The single-aisle MS-21 family of passenger aircraft, due to enter service in 2012, is designed to seat between 130 and 170 passengers and to fly up to 5,000 kilometers (3,125 miles), or 6,350 kilometers (4,000 miles) for a longer-range model.
"We have decided that the Sukhoi Civil Aircraft company will manufacture wings [from composite hydrocarbon fibers]," Oleg Demchenko said, adding that a contract would be signed later this week.
The plane is being developed by Russia's major manufacturing companies - Ilyushin, Tupolev and Yakovlev - to replace the aging Tu-154, which currently services some 80% of Russia's passenger and freight traffic, and also the Airbus A-320 and Boeing 737 aircraft.
Demchenko said the Irkut company would prepare a draft schematic design of the plane by September 2008 and announce a tender for the development of engines and avionics for the new aircraft.

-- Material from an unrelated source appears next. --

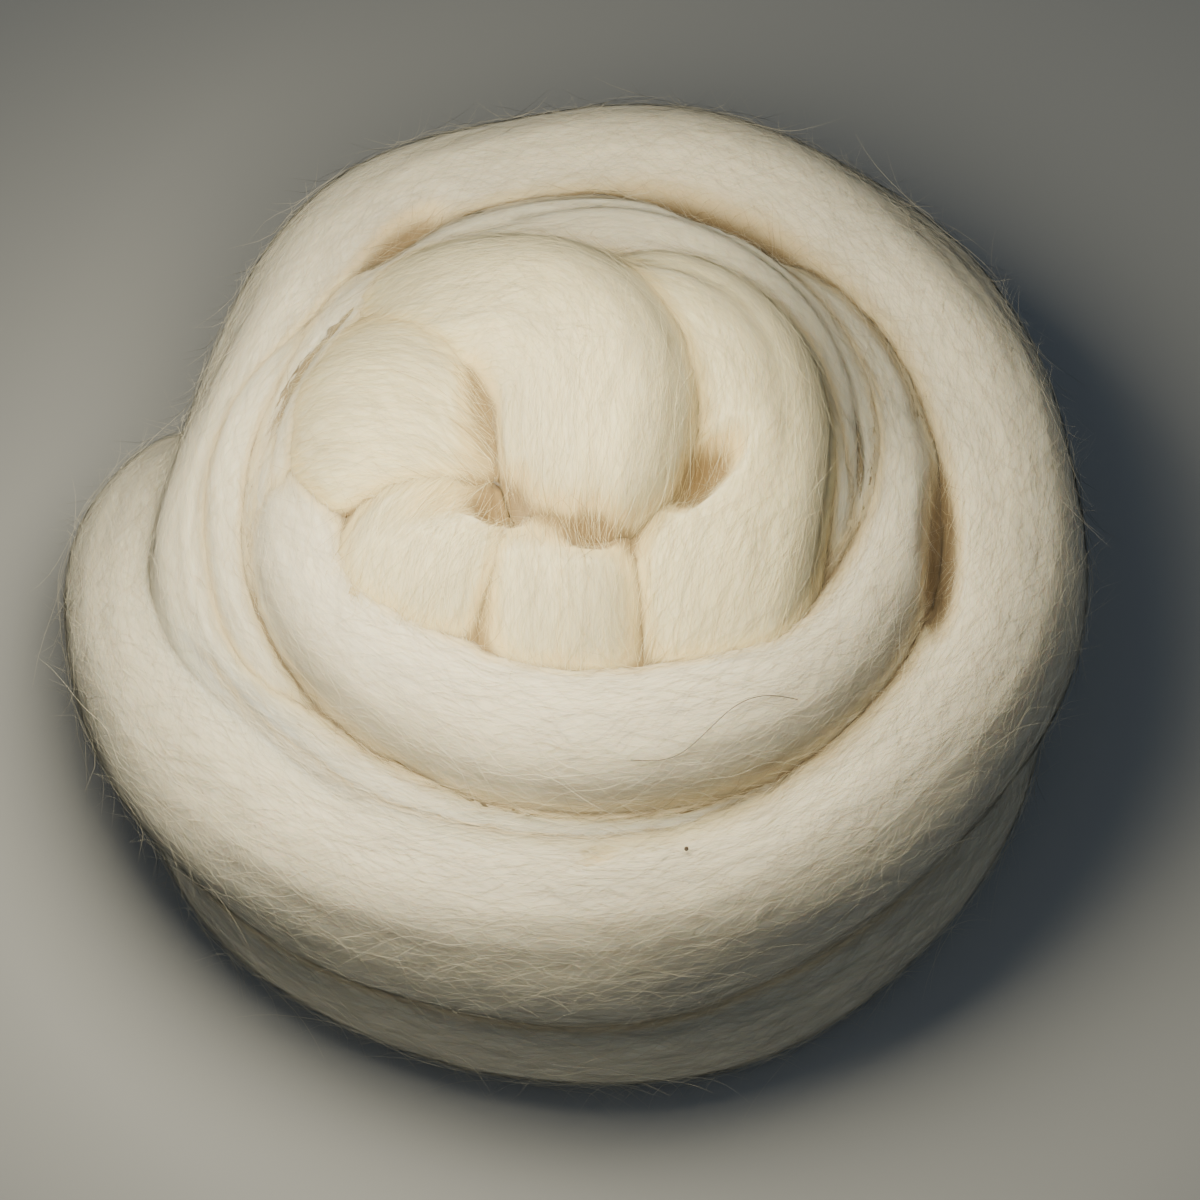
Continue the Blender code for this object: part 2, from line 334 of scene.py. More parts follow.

He also said the new jet would be 10-15% more efficient than the Boeings and Airbuses in its class. It will have 15% better structural weight efficiency, 20% lower direct operating costs and 15% lower fuel consumption than the Airbus A320.
However, despite these advantages, its target price will be just $35 million, $20 million below that of the similarly-sized Boeing 737-700, the official said.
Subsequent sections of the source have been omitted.